2. “Action” is defined elsewhere in the Contract to mean “any action, arbitration, audit, demand, claim, complaint, dispute, hearing, inquiry, investigation, litigation, prosecution or suit (whether civil, criminal, administrative, judicial or investigative, whether formal or informal, whether public or private).”
3. The Contract provides that “[i]n the event that, within thirty (30) calendar days after an Indemnification Notice is received by the Indemnitor, the Indemnitor does not contest such indemnification in writing to the Indemnified Party as provided in Section 7.7(b) (an ‘Uncontested Claim’), the Indemnitor will be conclusively deemed to have consented, to the recovery by the Indemnified Party the full amount of Losses specified in the Indemnification Notice in accordance with this Section 7, and, without further notice, to have stipulated to the entry of a final judgment for damages against the Indemnitor for such amount in any court having jurisdiction over the matter where venue is proper.”
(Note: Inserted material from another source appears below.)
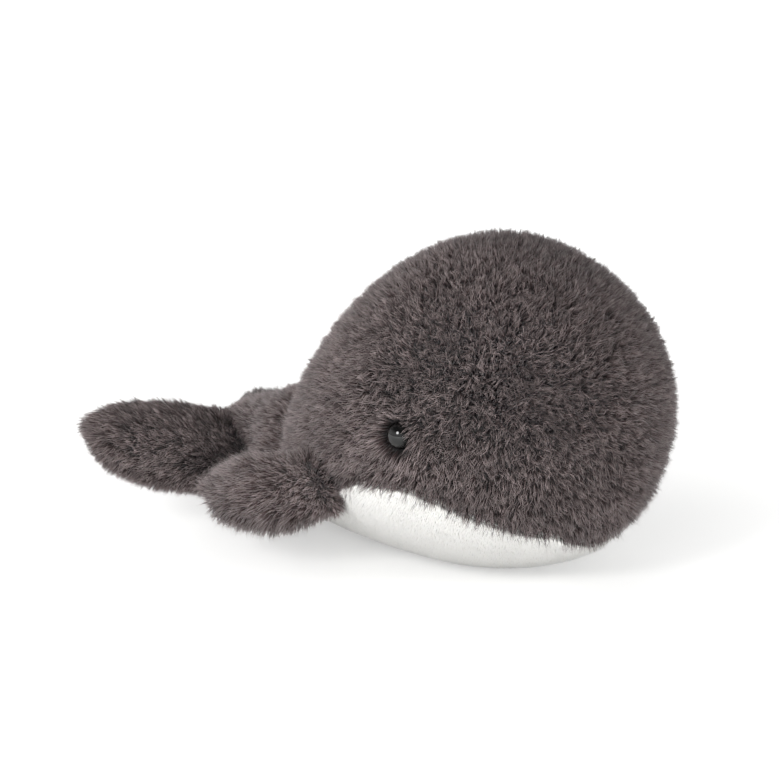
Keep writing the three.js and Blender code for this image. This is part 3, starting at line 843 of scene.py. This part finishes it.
def strand_mesh(name, base, mids, tips, width, tones, material):
    """Closed three-sided strands, each with a bend and a fine tip."""
    count = len(base)
    forward = unit(mids - base)
    across = unit(np.cross(forward, rng.normal(0, 1, (count, 3))))
    around = spokes(across, np.cross(forward, across), 3)
    widths = width * (1 + WIDTH_JITTER * rng.normal(0, 1, (count, 1)))
    rings = [base + spoke * widths / 2 for spoke in around]
    rings += [mids + spoke * widths * MIDDLE_WIDTH / 2 for spoke in around]
    vertices = np.stack([*rings, tips], 1)
    vertices[..., 2] = np.maximum(vertices[..., 2], FLOOR_ROOM)
    mesh = bpy.data.meshes.new(name)
    mesh.vertices.add(count * STRAND_POINTS)
    mesh.vertices.foreach_set("co", to_frame(vertices.reshape(-1, 3)).astype(np.float32).ravel())
    corners = (np.arange(count)[:, None] * STRAND_POINTS + CORNERS).ravel().astype(np.int32)
    mesh.loops.add(len(corners))
    mesh.loops.foreach_set("vertex_index", corners)
    sizes = np.tile(FACE_SIZES, count)
    mesh.polygons.add(len(sizes))
    mesh.polygons.foreach_set("loop_start", (np.cumsum(sizes) - sizes).astype(np.int32))
    mesh.polygons.foreach_set("use_smooth", np.ones(len(sizes), bool))
    mesh.update(calc_edges=True)
    uv = mesh.uv_layers.new(name="OFBake")
    inner = 1 - 2 * UV_EDGE
    across_u = np.clip(tones, UV_EDGE, inner)[:, None] + UV_EDGE * CORNER_U
    along_v = np.broadcast_to(CORNER_V * inner + UV_EDGE, across_u.shape)
    uv.data.foreach_set("uv", np.stack([across_u, along_v], -1).astype(np.float32).ravel())
    mesh.materials.append(material)
    return new_object(name, mesh)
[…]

4. The Contract provides that a “Contested Claim” arises “[i]n the event that the Indemnitor gives the Indemnified Party written notice contesting all or any portion of an Indemnification Notice.”
5. Sellers cite Civil Code section 2772, which provides that indemnity “is a contract by which one engages to save another from a legal consequence of the conduct of one of the parties, or of some other person.” Section 2772 plainly states that indemnity may apply to either direct or third party claims and does not support Sellers' argument.
GRIMES, J.* FN* Judge of the Los Angeles Superior Court, assigned by the Chief Justice pursuant to article VI, section 6 of the California Constitution.
We concur: EPSTEIN, P.J., and CURRY, J.